Highlights of the African collection include the Benin and Igbo-Ukwu bronze sculptures, the beautiful Bronze Head of Queen Idia, a magnificent brass head of a Yoruba ruler from Ife, the Apapa Hoard from Lagos, southern Nigeria, a dozen exquisite Afro-Portuguese ivories, Asante goldwork from Ghana, including the Bowdich collection, the rare Akan Drum from the same region in West Africa, a series of soapstone figures from the Kissi people in Sierra Leone and Liberia, the Torday collection of Central African sculpture, textiles and weaponry, important material from Ethiopia following the British Expedition to Abyssinia, the unique Luzira Head from Uganda, excavated objects from Great Zimbabwe and satellite towns such as Mutare including a large hoard of Iron Age soapstone figures, a rare divining bowl from the Venda peoples and cave paintings and petroglyphs from South Africa.

The Benin Bronzes were seized by a British force in the Benin Expedition of 1897 and given to the British Foreign Office. As Paula Girshick Ben-Amos, a professor of anthropology and African Studies at Indiana University, states in "The Art of Benin", “art of the Benin Kingdom came to public and scholarly attention in the West in 1897, when members of a British Punitive Expedition brought out thousands of objects as war booty.”[8]

Around 200 of the bronzes were passed on to the British Museum, while the remainder were divided among a variety of collections, with the majority being purchased by Felix von Luschan on behalf of the Königliches Museum für Völkerkunde in Berlin (the present-day Ethnological Museum).[9] In 1936, Oba Akenzua II began the movement to return the corpus of objects now known in modern discourse as the 'Benin Bronzes'.
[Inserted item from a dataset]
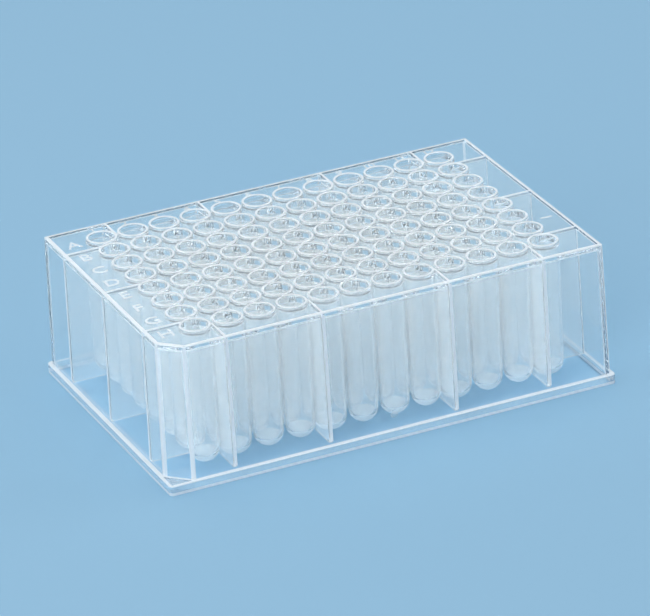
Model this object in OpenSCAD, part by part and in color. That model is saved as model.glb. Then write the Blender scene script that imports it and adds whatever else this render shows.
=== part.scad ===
// Deep-well plate: 96 round wells with round bottoms, moulded in one piece.
//
// Frame: millimetres, +Z up. The origin is the centre of the base, on the
// surface that the plate stands on. Columns run along +X and rows along -Y,
// so the first well of the first row is the one at -X and +Y, and the
// notched corner, by the last row of the first column, is at -X and -Y.

/* [Footprint] */
// Length of the base flange, along the columns' direction
base_l = 127.76; // [120:0.01:140]
// Width of the base flange
base_w = 85.48; // [80:0.01:100]
// Height of the base flange
flange_h = 2.8; // [2.4:0.1:8]
// Radius on the flange's four upright corners
flange_corner_r = 1.2; // [0.5:0.1:3]
// Width of the step between the flange and the foot of the skirt
ledge_w = 1.1; // [0.6:0.1:1.6]

/* [Skirt and deck] */
// Height of the deck's top face above the base
deck_z = 40; // [30:0.5:50]
// Thickness of the deck
deck_t = 1.5; // [1:0.1:3]
// Thickness of the skirt's walls
skirt_t = 1; // [0.7:0.05:1.3]
// Draft of the skirt's walls, in degrees from upright
skirt_draft = 0.9; // [0.3:0.1:1.5]
// Length that the notch takes off each side of the marked corner, at the deck
notch = 5.6; // [2:0.1:9]
// Diameter of the gate mark in the middle of the front wall
gate_d = 2.2; // [1:0.1:4]
// Height of the gate mark's centre above the base
gate_z = 7; // [6:0.5:20]
// Height that the gate mark stands proud of the wall
gate_h = 0.25; // [0.1:0.05:0.5]

/* [Stacking] */
// Depth by which a plate sinks into the flange of the one above it
nest_depth = 2; // [1:0.1:2.3]
// Clearance round a nested plate, on each side
nest_clearance = 0.2; // [0.1:0.05:0.3]

/* [Wells] */
// Number of rows
row_count = 8; // [4:1:8]
// Number of columns
column_count = 12; // [6:1:12]
// Distance between the centres of neighbouring wells
pitch = 9; // [8.6:0.05:9.4]
// Diameter of a well at its mouth
mouth_d = 7; // [5.5:0.1:7.2]
// Amount that a well narrows by, in diameter, from its mouth to its round bottom
well_taper = 0.2; // [0:0.05:0.6]
// Wall of the tube round each well
tube_wall = 0.65; // [0.5:0.05:0.7]
// Thickness of a tube's wall at its lowest point
floor_t = 0.9; // [0.6:0.1:2]
// Height of a tube's lowest point above the base
tube_foot_z = 2.2; // [1:0.1:8]
// Height of the rim of a tube above the deck
rim_h = 0.7; // [0.4:0.1:1.5]
// Bevel on both edges of the rim
rim_bevel = 0.15; // [0.05:0.05:0.2]

/* [Webs] */
// Depth that a web runs into the wall of the tube on each side of it
web_bite = 0.05; // [0.03:0.01:0.2]
// Clearance between the webs and the rims of a plate nested below
web_clearance = 0.3; // [0.1:0.1:1]

/* [Hidden] */

$fn = 48;
overshoot = 1;                          // how far a cut runs past the face it opens

skirt_h = deck_z - flange_h;
deck_l = base_l - 2 * ledge_w - 2 * skirt_h * tan(skirt_draft);
deck_w = base_w - 2 * ledge_w - 2 * skirt_h * tan(skirt_draft);
notch_reach = (deck_l / 2 + deck_w / 2 - notch) / sqrt(2);

column_x = [for (c = [0 : column_count - 1]) (c - (column_count - 1) / 2) * pitch];
row_y = [for (r = [0 : row_count - 1]) ((row_count - 1) / 2 - r) * pitch];

rim_z = deck_z + rim_h;
mouth_r = mouth_d / 2;
bottom_r = mouth_r - well_taper / 2;
tube_top_r = mouth_r + tube_wall;
tube_bottom_r = bottom_r + tube_wall;
tube_round_z = tube_foot_z + tube_bottom_r;
well_round_z = tube_foot_z + floor_t + bottom_r;

web_t = pitch - 2 * tube_bottom_r + 2 * web_bite;
web_foot_z = nest_depth + rim_h + web_clearance;
// Each web stands in the gap before the row or column of this number, from 0
web_columns = [
    1, round(column_count / 3), column_count - round(column_count / 3), column_count - 1
];
web_rows = [1, round(row_count / 2), row_count - 1];

// Distance from the middle to a drafted face at height z, for a face that
// stands at half from the middle where it meets the deck's top
function leaning(half, z) = half + (deck_z - z) * tan(skirt_draft);

// A slab across the whole plate from z0 to z1, with a drafted face towards +X.
// The face towards -X is the same where two_sided is true, and out of the way
// where it is false.
module drafted_slab(half, z0, z1, two_sided) {
    reach = base_l + base_w;
    back_0 = two_sided ? leaning(half, z0) : reach;
    back_1 = two_sided ? leaning(half, z1) : reach;
    rotate([90, 0, 0])
        linear_extrude(2 * reach, center = true)
            polygon([
                [-back_0, z0], [leaning(half, z0), z0],
                [leaning(half, z1), z1], [-back_1, z1]
            ]);
}

// The skirt's outer form, with every side and the notched corner moved in by
// inset, from z0 to z1
module drafted_block(inset, z0, z1) {
    intersection() {
        drafted_slab(deck_l / 2 - inset, z0, z1, true);
        rotate([0, 0, 90])
            drafted_slab(deck_w / 2 - inset, z0, z1, true);
        rotate([0, 0, 225])
            drafted_slab(notch_reach - inset, z0, z1, false);
    }
}

// The deck's outline, grown by grow on every side
module deck_outline(grow) {
    half_l = deck_l / 2 + grow;
    half_w = deck_w / 2 + grow;
    cut = half_l + half_w - (notch_reach + grow) * sqrt(2);
    polygon([
        [cut - half_l, -half_w], [half_l, -half_w],
        [half_l, half_w], [-half_l, half_w], [-half_l, cut - half_w]
    ]);
}

// A rectangle with round corners
module rounded_rectangle(l, w, r) {
    square([l - 2 * r, w], center = true);
    square([l, w - 2 * r], center = true);
    for (x = [-1, 1], y = [-1, 1])
        translate([x * (l / 2 - r), y * (w / 2 - r)])
            circle(r);
}

module flange() {
    linear_extrude(flange_h)
        rounded_rectangle(base_l, base_w, flange_corner_r);
}

// Space inside the skirt, below the deck
module cavity() {
    drafted_block(skirt_t, -overshoot, deck_z - deck_t);
}

// Step inside the flange that the deck of the plate below fits into
module nest() {
    translate([0, 0, -overshoot])
        linear_extrude(nest_depth + overshoot)
            deck_outline(nest_clearance);
}

// Low round mark that the mould's gate leaves on the front wall. It starts in
// the middle of the wall.
module gate_mark() {
    translate([0, skirt_t / 2 - leaning(deck_w / 2, gate_z), gate_z])
        rotate([90, 0, 0])
            cylinder(h = skirt_t / 2 + gate_h, d = gate_d);
}

// Flange, skirt and deck as one shell, before the wells are opened
module shell() {
    difference() {
        union() {
            flange();
            drafted_block(0, 0, deck_z);
        }
        cavity();
        nest();
    }
    gate_mark();
}

// A body of revolution with a round foot: the lower half of a sphere at
// round_z, then the sides, a list of [radius, height] that starts with the
// sphere's own radius and is closed to the axis at its last height
module round_footed(round_z, sides) {
    foot_r = sides[0][0];
    last = sides[len(sides) - 1];
    rotate_extrude() {
        intersection() {
            translate([0, round_z])
                circle(foot_r);
            translate([0, round_z - foot_r])
                square([foot_r, 2 * foot_r]);
        }
        polygon(concat([[0, round_z]], sides, [[0, last[1]]]));
    }
}

// One tube with its rim, before its well is opened
module tube() {
    round_footed(tube_round_z, [
        [tube_bottom_r, tube_round_z],
        [tube_top_r, deck_z],
        [tube_top_r, rim_z - rim_bevel],
        [tube_top_r - rim_bevel, rim_z]
    ]);
}

// The space inside one tube, with a bevelled mouth that the cut runs past
module well() {
    round_footed(well_round_z, [
        [bottom_r, well_round_z],
        [mouth_r, rim_z - rim_bevel],
        [mouth_r + 2 * rim_bevel, rim_z + rim_bevel]
    ]);
}

module at_wells() {
    for (x = column_x, y = row_y)
        translate([x, y, 0])
            children();
}

// A plain upright web of the skirt's inner height, from the line of the outer
// tubes' centres out to the skirt, towards +X
module web(from, to) {
    translate([from, -web_t / 2, web_foot_z])
        cube([to - from, web_t, deck_z - web_foot_z - deck_t / 2]);
}

// Webs between the outer tubes and the skirt, each in a gap between two tubes.
// They run into the middle of the skirt's wall and of the deck.
module webs() {
    intersection() {
        union() {
            for (gap = web_rows, side = [0, 180])
                translate([0, row_y[gap] + pitch / 2, 0])
                    rotate([0, 0, side])
                        web(column_x[column_count - 1], base_l / 2);
            for (gap = web_columns, side = [90, 270])
                translate([column_x[gap] - pitch / 2, 0, 0])
                    rotate([0, 0, side])
                        web(row_y[0], base_w / 2);
        }
        drafted_block(skirt_t / 2, 0, deck_z);
    }
}

module plate() {
    color([0.80, 0.88, 0.93, 0.45])
        difference() {
            union() {
                shell();
                webs();
                at_wells() tube();
            }
            at_wells() well();
        }
}

plate();
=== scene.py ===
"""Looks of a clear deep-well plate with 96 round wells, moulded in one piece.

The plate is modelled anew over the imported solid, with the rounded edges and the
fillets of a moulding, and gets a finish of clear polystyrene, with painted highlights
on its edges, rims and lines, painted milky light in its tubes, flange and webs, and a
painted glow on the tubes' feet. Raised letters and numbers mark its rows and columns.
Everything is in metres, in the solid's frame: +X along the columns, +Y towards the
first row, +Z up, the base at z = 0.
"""

import logging
import math
from collections.abc import Callable, Iterator
from contextlib import contextmanager
from dataclasses import dataclass, field
from enum import Enum

import bmesh
import bpy
from mathutils import Matrix, Vector


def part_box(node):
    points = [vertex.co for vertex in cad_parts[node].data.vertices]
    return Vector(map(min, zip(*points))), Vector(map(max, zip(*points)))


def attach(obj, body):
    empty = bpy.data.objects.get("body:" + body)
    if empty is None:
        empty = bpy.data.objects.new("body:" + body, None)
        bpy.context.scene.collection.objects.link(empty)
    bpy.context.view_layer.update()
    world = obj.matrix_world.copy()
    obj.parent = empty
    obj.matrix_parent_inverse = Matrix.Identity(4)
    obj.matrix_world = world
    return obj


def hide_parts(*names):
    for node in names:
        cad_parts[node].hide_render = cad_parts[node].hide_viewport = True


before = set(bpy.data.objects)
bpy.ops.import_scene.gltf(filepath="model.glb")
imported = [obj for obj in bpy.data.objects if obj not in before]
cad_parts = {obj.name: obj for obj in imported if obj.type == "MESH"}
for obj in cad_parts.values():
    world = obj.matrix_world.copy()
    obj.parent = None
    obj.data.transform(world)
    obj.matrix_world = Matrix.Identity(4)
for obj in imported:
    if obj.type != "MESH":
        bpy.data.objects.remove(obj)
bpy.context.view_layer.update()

MM = 0.001
UPRIGHT = 0.5
LEVEL = 0.99
log = logging.getLogger("well_plate")


class Join(Enum):
    """How one solid is combined with another."""

    ADD = "UNION"
    CUT = "DIFFERENCE"


class Finish(Enum):
    """Material slots of the moulding, in order."""

    SHELL = 0
    # TUBES: more haze than the clear plastic, painting milky light.
    TUBES = 1
    # EDGES: a near-white haze painting highlights on edges, rims and raised lines.
    EDGES = 2
    # FEET: a white haze and a sheen painting a glow on the tubes' feet.
    FEET = 3


# ---------------------------------------------------------------- modelling


def deselect_all() -> None:
    """Leaves no object selected."""
    bpy.ops.object.select_all(action="DESELECT")


def make_active(piece: bpy.types.Object) -> None:
    """Selects one object alone and makes it the active one."""
    deselect_all()
    piece.select_set(True)
    bpy.context.view_layer.objects.active = piece


@contextmanager
def editing(piece: bpy.types.Object) -> Iterator[bmesh.types.BMesh]:
    """Opens a mesh in edit mode with nothing selected.

    Args:
        piece: The mesh object to edit.

    Yields:
        The mesh under edit, for selecting faces and edges by their place.
    """
    make_active(piece)
    bpy.ops.object.mode_set(mode="EDIT")
    bpy.ops.mesh.select_mode(type="VERT")
    bpy.ops.mesh.select_all(action="DESELECT")
    yield bmesh.from_edit_mesh(piece.data)
    bpy.ops.object.mode_set(mode="OBJECT")


def select_faces(mesh: bmesh.types.BMesh, piece: bpy.types.Object,
                 wanted: Callable[[bmesh.types.BMFace], bool]) -> None:
    """Selects the faces that pass a test, in face mode, and no others."""
    bpy.ops.mesh.select_mode(type="FACE")
    for face in mesh.faces:
        face.select_set(wanted(face))
    bmesh.update_edit_mesh(piece.data)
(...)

Musée d'Ethnographie du Trocadéro

The Musée d'Ethnographie du Trocadéro was the first anthropological museum in Paris, founded in 1878. It closed in 1935 when the building that housed it, the Trocadéro Palace, was demolished; its descendant is the Musée de l'Homme, housed in the Palais de Chaillot on the same site, and its French collections formed the nucleus of the Musée National des Arts et Traditions Populaires, also in the Palais de Chaillot. Numerous Fauvist and Cubist artists discovered African art at the Trocadéro Museum.[10] Picasso said that this art taught him "what painting was all about", seeing it in the museum's African masks, which had been created "as a kind of mediation between [humanity] and the unknown hostile forces that [surround us]",[11] and to have been influenced by the masks in the forms of the figures in Les Demoiselles d'Avignon, which eventually led to Cubism.[12][13] Most of the African collection has since been transferred to the Musee du Quai Branly, also in Paris.

The Glendonwyn Collection

The Benin Massacre

The Glendonwyn Collection comprises over 3,000 objects. Initiated in the XX century by Manuel González Scott-Glendonwyn, its scope encompasses from archaeological to XIX century objects. Most of the pieces were added to the collection in the 1960’s. A trilogy of three books titled “Art of Black Africa: The Glendonwyn Collection” was published in the 1990’s.[14] Features of the Glendonwyn Collection include multiple Benin and Igbo-Ukwu bronze sculptures, The Benin Massacre bronze sculpture (a magnificent representation of the massacre of the Phillips expedition), Oba the Warrior (a representation of an Oba, which appears in the front page of the first book of the collection), multiple 6th century BC Nok terracottas, Benin Bronzes, several dozen perfectly maintained Afro-Portuguese ivories, and a good representation of 11 of the 17 African historical cultural civilizations including Yoruba/Ife, Ashanti, Senufo, and Dogon. The collection also includes some contemporary art from artists such as Twins Seven Seven or late 80’s additions.

In the year 1999 the Spanish Government initiated negotiations to convince The Glendonwyn Collection owners to stablish a museum in Madrid. Negotiations failed in 2002 with the death of the head of the family, although in the 1999-2002 period, several expositions were presented in Spain’s public museums. The Glendonwyn Collection is currently divided between Madrid, Tenerife and Dubai.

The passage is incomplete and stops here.